Pourquoi M. Teste est-il impossible ? — C’est son âme que cette question. Elle vous change en M. Teste. Car il n’est point autre que le démon même de la possibilité. Le souci de l’ensemble de ce qu’il peut le domine. Il s’observe, il manœuvre, il ne veut pas se laisser manœuvrer. Il ne connaît que deux valeurs, deux catégories, qui sont celles de la conscience réduite à ses actes : le possible et l’impossible. Dans cette étrange cervelle, où la philosophie a peu de crédit, où le langage est toujours en accusation, il n’est guère de pensée qui ne s’accompagne du sentiment qu’elle est provisoire ; il ne subsiste guère que l’attente et l’exécution d’opérations définies. Sa vie intense et brève se dépense à surveiller le mécanisme par lequel les relations du connu et de l’inconnu sont instituées et organisées. Même, elle applique ses puissances obscures et transcendantes à feindre obstinément les propriétés d’un système isolé où l’infini ne figure point.

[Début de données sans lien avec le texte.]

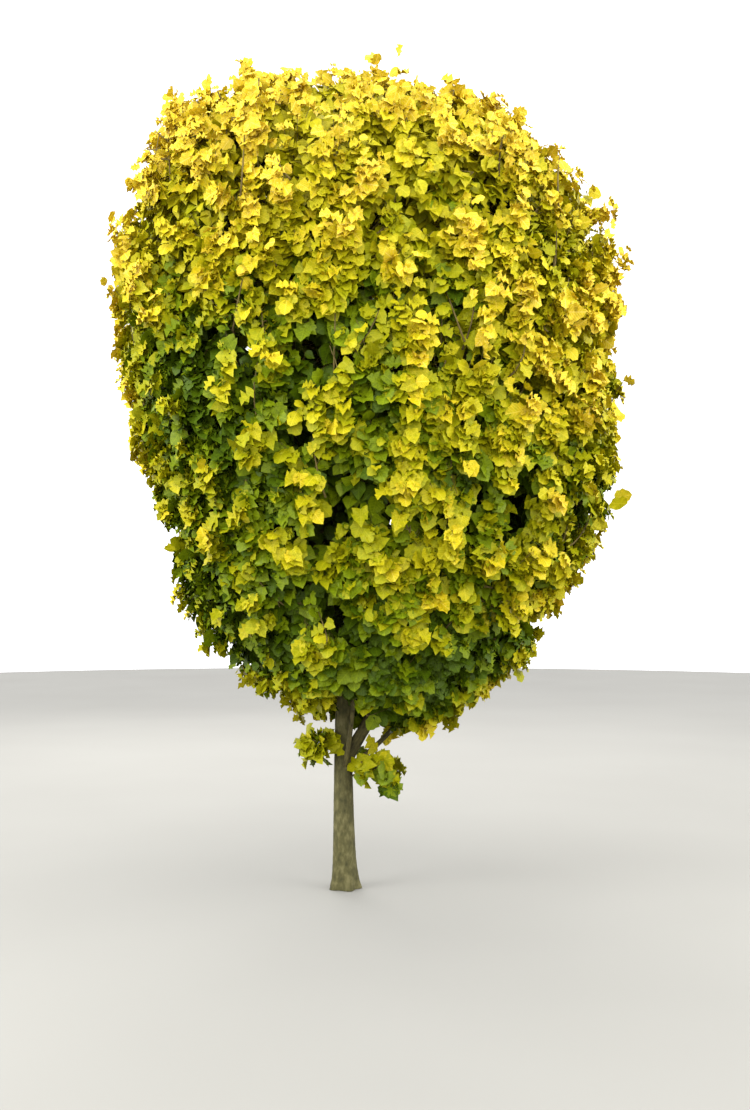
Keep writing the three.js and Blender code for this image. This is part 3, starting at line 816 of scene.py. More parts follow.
def grow_twig(mass, stem, direction, along, turn, share):
    reach = float(reach_of(mass, direction))
    tip = mass.centre + direction * share * reach
    root = point_on(stem, along)
    sag = np.linalg.norm(tip - root) * TWIG_SAG
    end = mass.centre + direction * reach
    aim = end if mass.in_crown and skin_depth(end) < NEAR_SKIN else None
    return SimpleNamespace(
        root=root, bend=(root + tip) / 2 - UP * sag, tip=tip, radii=TWIG_RADII[mass.in_crown],
        direction=direction, turn=turn, reach=reach, end=end, aim=aim,
    )


def grow_twigs(mass, stem):
    random = seeded_stream(masses.index(mass) + 1)
    twigs = []
    count = TWIGS if mass.in_crown else SPRAY_OWN_TWIGS
    for index in range(count):
        spread = spread_direction(mass.heading, index, count, random())
        direction = roomiest(mass, spread, TWIG_LEAN, random())
        turn = random() * 2 * math.pi
        along = RULE_ALONG[0] - RULE_ALONG[1] * index / count
        twigs.append(grow_twig(mass, stem, direction, along, turn, TWIG_SHARE))
        for leaf in range(LEAVES_PER_TWIG):
            random()
    if not mass.in_crown:
        for index in range(SPRAY_TWIGS):
            direction = spread_direction(mass.heading, index + 0.5, SPRAY_TWIGS + 1, SPRAY_PHASE)
            along = SPRAY_ALONG[0] + SPRAY_ALONG[1] * index
            twigs.append(grow_twig(mass, stem, direction, along, SPRAY_TURN * index, SPRAY_TWIG_SHARE))
        return twigs
    for index in range(CORE_LEAVES):
        direction = spread_direction(mass.heading, index + 0.5, CORE_LEAVES + 1, CORE_PHASE + random())
        direction = roomiest(mass, direction, CORE_LEAF_LEAN, random())
        random()
        along = CORE_ALONG[0] - CORE_ALONG[1] * index / CORE_LEAVES
        turn = random() * 2 * math.pi
        twigs.append(grow_twig(mass, stem, direction, along, turn, TWIG_SHARE - CORE_SHORTER))
    return twigs


stems = [grow_stem(mass) for mass in masses]
twigs_of = [grow_twigs(mass, stem) for mass, stem in zip(masses, stems)]
print("stems", len(stems), "twigs of the rule", sum(len(group) for group in twigs_of))

# %% Finer twigs where the skin is bare
FINER_TWIGS, FINER_SEED, TWIG_DROP = 650, 99, 65.0
FINER_ALONG, FINER_SHARE = (0.25, 0.75), (0.74, 0.1)

nearness = [((skin_points - mass.centre) ** 2).sum(1) - mass.size ** 2 for mass in masses]
owner = np.argmin(nearness[:-len(LOW_SPRAYS)], 0)
room = np.full(len(skin_points), np.inf)
for twig in [twig for group in twigs_of for twig in group]:
    room = np.minimum(room, lengths(skin_points - twig.end))
random = seeded_stream(FINER_SEED)
for number in range(FINER_TWIGS):
    best = int(np.argmax(room))
    aim = skin_points[best]
    mass, stem = masses[owner[best]], stems[owner[best]]
    direction = unit(aim - UP * TWIG_DROP - mass.centre)
    along = FINER_ALONG[0] + FINER_ALONG[1] * random()
    turn = random() * 2 * math.pi
    twig = grow_twig(mass, stem, direction, along, turn, FINER_SHARE[0] + FINER_SHARE[1] * random())
    twig.aim = aim
    twigs_of[owner[best]].append(twig)
    room = np.minimum(room, lengths(skin_points - aim))
print("no place on the skin is further than", round(float(room.max())), "mm from a tuft's middle")

# %% [markdown]
# ## Shoots
# Every twig carries a tuft of shoots that rise to the skin, and some tufts stay back a little more than
# others. A twig that aims at nothing carries a few deep shoots instead. Short shoots further in back up the
# hollows, at three depths, so that one looks at green leaves there and not through the crown.

# %% Shoots of one twig
SHOOTS_PER_TWIG, INNER_SHOOTS = 7, 3
TUFT_WIDTH, TUFT_LEVEL, TUFT_STEEP, FIRST_OUT = 118.0, 0.8, 1.25, 0.15
TUFT_DEPTH, DEPTH_RANGE, STAND_OUT = LEAF_ROOM - 20, 26, 38.0
SINK, SINK_POWER, DEEP_SINK, DEEP_SINK_SHARE = 60.0, 1.5, 75.0, 0.12
FULLER_START, FULLER_RISE, FULLER_SHARE = 2900, 400, 0.6
SHOOT_SHORTEST, SHOOT_LONGEST, BEARING_SHARE = 60, 205.0, 0.55
DEEP_GROWTH = {True: (3, 120.0, SHOOT_SHORTEST, 170.0), False: (2, 60.0, 25, 90.0)}
INNER_LEANS, INNER_LENGTHS, INNER_TURN, INNER_RISE, INNER_SAG = (0.7, 1.5), (70, 150), 1.2, 0.25, 0.12
BEND_AT, RISE_SAG, LENGTH_SAG = (0.7, 0.7, 0.5), 0.35, 0.08
LONGEST_SHARE, DEEP_LONGEST_SHARE, DEEP_LOSS, NEAREST = (0.85, 0.4), (0.8, 0.4), (0.10, 0.05), 20
numbers = np.random.default_rng(20)


def bent_upward(root, tip, length):
    rise = np.maximum(tip[:, 2] - root[:, 2], 0)[:, None]
    return root + (tip - root) * BEND_AT - UP * (RISE_SAG * rise + LENGTH_SAG * length[:, None])


def grown_towards(target, root, shortest, longest):
    run = target - root
    length = lengths(run)
    held = np.clip(length, shortest, longest)
    tip = root + run / length[:, None] * held[:, None]
    return root, bent_upward(root, tip, held), tip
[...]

Donner quelque idée d’un tel monstre, en peindre les dehors et les mœurs ; esquisser du moins un Hippogriffe, une Chimère de la mythologie intellectuelle, exige, — et donc excuse, — l'emploi, sinon la création, d'un langage forcé, parfois énergiquement abstrait. Il y faut également de la familiarité et jusqu'à quelques traces de cette vulgarité ou trivialité que nous nous permettons avec nous-mêmes. Nous ne gardons pas de ménagements avec celui qui est en nous.

Le texte assujetti à ces conditions très particulières n'est certainement pas d'une lecture trop aisée dans l'original. Davantage doit-il présenter à qui peut le transporter dans une langue étrangère des difficultés presque insurmontables…

  1. Cette préface a été écrite pour la deuxième traduction en anglais de la Soirée avec M. Teste.